CAD and scene scripts:
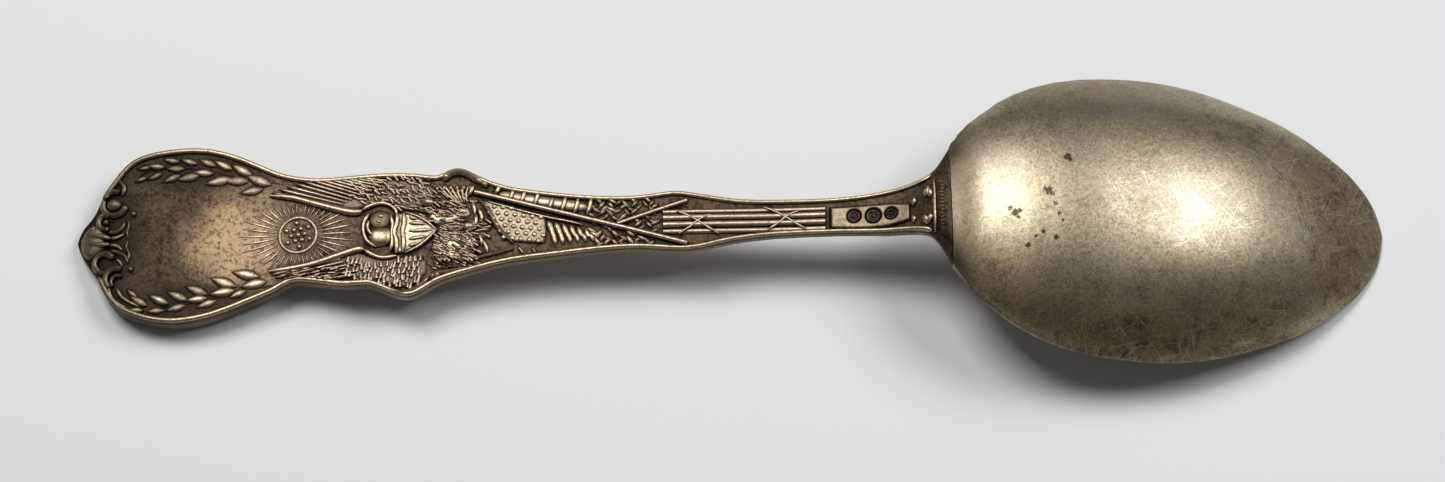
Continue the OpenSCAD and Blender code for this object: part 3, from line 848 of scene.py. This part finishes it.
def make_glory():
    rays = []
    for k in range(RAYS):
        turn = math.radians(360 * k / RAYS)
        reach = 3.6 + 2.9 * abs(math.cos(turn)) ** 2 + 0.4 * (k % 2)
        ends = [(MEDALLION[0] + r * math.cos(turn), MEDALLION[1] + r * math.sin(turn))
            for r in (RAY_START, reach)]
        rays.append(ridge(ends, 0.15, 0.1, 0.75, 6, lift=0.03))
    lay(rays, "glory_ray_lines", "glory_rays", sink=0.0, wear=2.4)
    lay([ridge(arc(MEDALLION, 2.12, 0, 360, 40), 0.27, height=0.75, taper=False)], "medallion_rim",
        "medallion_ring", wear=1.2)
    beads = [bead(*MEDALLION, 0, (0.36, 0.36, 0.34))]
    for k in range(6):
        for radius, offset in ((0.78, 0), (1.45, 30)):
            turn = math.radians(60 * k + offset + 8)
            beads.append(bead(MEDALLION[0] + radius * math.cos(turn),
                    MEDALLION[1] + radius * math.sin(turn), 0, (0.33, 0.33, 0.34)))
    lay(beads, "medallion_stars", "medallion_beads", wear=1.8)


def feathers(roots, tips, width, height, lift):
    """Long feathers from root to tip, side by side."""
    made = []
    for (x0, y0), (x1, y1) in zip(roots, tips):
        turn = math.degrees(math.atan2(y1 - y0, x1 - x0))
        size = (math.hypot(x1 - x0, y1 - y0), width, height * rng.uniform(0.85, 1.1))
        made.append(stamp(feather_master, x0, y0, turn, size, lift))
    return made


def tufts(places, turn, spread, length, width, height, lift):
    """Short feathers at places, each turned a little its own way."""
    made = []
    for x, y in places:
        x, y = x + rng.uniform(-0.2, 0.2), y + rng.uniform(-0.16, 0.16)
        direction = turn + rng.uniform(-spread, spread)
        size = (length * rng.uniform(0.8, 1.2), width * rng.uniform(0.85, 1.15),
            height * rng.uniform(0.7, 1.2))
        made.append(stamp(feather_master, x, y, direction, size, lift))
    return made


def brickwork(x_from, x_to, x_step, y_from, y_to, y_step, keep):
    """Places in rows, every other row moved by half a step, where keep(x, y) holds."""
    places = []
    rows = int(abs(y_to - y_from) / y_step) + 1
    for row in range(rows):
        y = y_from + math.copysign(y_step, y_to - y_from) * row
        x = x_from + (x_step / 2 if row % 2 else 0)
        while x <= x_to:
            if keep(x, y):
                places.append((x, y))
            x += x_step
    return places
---
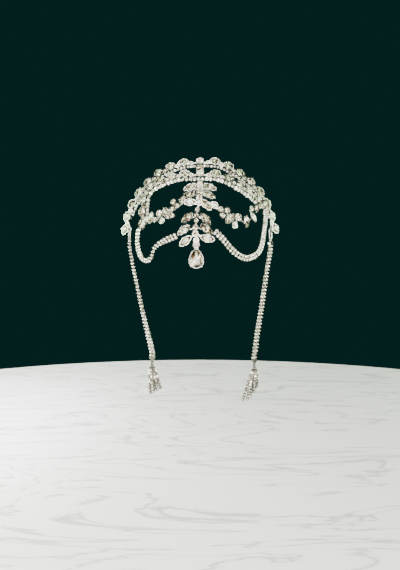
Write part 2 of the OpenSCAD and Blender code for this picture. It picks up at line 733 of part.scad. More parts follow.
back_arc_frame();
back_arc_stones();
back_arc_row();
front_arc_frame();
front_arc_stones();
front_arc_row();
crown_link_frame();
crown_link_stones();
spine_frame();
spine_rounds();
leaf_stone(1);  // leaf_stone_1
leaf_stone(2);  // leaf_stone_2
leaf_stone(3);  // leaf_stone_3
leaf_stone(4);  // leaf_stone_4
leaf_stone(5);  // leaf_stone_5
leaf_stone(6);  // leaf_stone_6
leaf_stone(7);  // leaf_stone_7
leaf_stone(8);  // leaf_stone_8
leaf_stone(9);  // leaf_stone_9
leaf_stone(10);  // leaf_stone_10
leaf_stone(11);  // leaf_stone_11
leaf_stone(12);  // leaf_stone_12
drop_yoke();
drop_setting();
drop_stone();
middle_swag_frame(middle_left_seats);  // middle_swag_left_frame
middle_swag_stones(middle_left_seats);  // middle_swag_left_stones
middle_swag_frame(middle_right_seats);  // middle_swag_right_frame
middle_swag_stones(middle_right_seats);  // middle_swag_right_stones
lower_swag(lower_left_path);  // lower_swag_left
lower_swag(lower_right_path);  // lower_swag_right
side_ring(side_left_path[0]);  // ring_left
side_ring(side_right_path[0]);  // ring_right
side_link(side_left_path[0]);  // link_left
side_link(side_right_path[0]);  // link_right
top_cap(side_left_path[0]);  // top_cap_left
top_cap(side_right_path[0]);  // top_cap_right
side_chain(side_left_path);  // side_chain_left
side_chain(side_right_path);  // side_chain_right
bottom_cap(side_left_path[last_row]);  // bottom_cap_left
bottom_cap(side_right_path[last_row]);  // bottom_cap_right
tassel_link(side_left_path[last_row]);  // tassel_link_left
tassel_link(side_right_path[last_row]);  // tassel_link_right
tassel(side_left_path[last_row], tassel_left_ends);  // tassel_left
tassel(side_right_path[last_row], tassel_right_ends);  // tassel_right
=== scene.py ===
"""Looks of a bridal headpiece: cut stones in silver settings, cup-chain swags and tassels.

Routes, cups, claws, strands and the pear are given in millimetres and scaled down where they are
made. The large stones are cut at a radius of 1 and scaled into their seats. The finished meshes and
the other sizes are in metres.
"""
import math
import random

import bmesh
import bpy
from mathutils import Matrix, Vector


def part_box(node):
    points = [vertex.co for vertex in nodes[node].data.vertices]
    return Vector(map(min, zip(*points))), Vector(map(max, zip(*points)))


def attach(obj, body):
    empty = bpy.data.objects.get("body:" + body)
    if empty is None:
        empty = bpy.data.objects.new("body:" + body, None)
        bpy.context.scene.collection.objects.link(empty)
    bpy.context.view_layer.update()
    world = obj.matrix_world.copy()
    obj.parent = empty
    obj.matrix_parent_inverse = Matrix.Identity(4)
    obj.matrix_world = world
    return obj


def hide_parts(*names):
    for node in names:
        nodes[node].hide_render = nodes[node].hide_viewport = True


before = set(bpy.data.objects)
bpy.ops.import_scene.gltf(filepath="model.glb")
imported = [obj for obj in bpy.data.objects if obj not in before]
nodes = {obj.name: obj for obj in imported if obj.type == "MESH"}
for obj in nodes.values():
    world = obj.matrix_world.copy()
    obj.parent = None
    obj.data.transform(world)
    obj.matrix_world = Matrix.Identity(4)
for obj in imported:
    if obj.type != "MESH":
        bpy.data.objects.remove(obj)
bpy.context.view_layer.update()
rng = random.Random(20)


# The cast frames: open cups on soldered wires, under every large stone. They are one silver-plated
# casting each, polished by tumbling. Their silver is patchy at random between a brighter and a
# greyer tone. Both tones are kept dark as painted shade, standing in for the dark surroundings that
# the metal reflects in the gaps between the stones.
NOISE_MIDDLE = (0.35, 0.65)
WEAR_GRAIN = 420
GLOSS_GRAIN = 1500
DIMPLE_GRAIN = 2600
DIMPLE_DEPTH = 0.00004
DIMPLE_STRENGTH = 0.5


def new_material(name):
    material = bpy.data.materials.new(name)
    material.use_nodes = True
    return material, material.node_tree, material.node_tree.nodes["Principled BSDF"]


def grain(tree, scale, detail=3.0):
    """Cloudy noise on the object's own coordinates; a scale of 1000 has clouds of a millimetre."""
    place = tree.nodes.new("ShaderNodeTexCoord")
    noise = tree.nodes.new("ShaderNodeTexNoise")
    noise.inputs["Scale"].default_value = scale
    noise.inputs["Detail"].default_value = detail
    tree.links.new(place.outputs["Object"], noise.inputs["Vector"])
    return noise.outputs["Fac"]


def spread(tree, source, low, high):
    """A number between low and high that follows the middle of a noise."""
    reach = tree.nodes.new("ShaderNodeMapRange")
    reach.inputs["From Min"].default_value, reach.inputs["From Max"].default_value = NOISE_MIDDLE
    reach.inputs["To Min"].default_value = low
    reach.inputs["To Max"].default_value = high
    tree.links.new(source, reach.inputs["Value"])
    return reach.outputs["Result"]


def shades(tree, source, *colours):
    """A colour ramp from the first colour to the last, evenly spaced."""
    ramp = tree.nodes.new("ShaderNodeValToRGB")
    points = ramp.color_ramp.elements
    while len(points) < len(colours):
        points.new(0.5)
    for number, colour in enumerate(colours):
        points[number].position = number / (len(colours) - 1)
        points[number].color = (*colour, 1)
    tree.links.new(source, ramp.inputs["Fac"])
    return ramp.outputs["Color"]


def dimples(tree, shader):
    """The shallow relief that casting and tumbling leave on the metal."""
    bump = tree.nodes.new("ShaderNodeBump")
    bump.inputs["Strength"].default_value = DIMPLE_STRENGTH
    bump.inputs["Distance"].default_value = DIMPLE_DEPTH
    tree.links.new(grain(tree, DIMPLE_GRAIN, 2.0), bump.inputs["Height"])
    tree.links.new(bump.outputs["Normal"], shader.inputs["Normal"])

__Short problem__
In the data above, find the line that contains "drop_setting();" and the line that contains "for node in". Repeat exactly those lines and every line between them, and only those.

__Full output__
drop_setting();
drop_stone();
middle_swag_frame(middle_left_seats);  // middle_swag_left_frame
middle_swag_stones(middle_left_seats);  // middle_swag_left_stones
middle_swag_frame(middle_right_seats);  // middle_swag_right_frame
middle_swag_stones(middle_right_seats);  // middle_swag_right_stones
lower_swag(lower_left_path);  // lower_swag_left
lower_swag(lower_right_path);  // lower_swag_right
side_ring(side_left_path[0]);  // ring_left
side_ring(side_right_path[0]);  // ring_right
side_link(side_left_path[0]);  // link_left
side_link(side_right_path[0]);  // link_right
top_cap(side_left_path[0]);  // top_cap_left
top_cap(side_right_path[0]);  // top_cap_right
side_chain(side_left_path);  // side_chain_left
side_chain(side_right_path);  // side_chain_right
bottom_cap(side_left_path[last_row]);  // bottom_cap_left
bottom_cap(side_right_path[last_row]);  // bottom_cap_right
tassel_link(side_left_path[last_row]);  // tassel_link_left
tassel_link(side_right_path[last_row]);  // tassel_link_right
tassel(side_left_path[last_row], tassel_left_ends);  // tassel_left
tassel(side_right_path[last_row], tassel_right_ends);  // tassel_right
=== scene.py ===
"""Looks of a bridal headpiece: cut stones in silver settings, cup-chain swags and tassels.

Routes, cups, claws, strands and the pear are given in millimetres and scaled down where they are
made. The large stones are cut at a radius of 1 and scaled into their seats. The finished meshes and
the other sizes are in metres.
"""
import math
import random

import bmesh
import bpy
from mathutils import Matrix, Vector


def part_box(node):
    points = [vertex.co for vertex in nodes[node].data.vertices]
    return Vector(map(min, zip(*points))), Vector(map(max, zip(*points)))


def attach(obj, body):
    empty = bpy.data.objects.get("body:" + body)
    if empty is None:
        empty = bpy.data.objects.new("body:" + body, None)
        bpy.context.scene.collection.objects.link(empty)
    bpy.context.view_layer.update()
    world = obj.matrix_world.copy()
    obj.parent = empty
    obj.matrix_parent_inverse = Matrix.Identity(4)
    obj.matrix_world = world
    return obj


def hide_parts(*names):
    for node in names:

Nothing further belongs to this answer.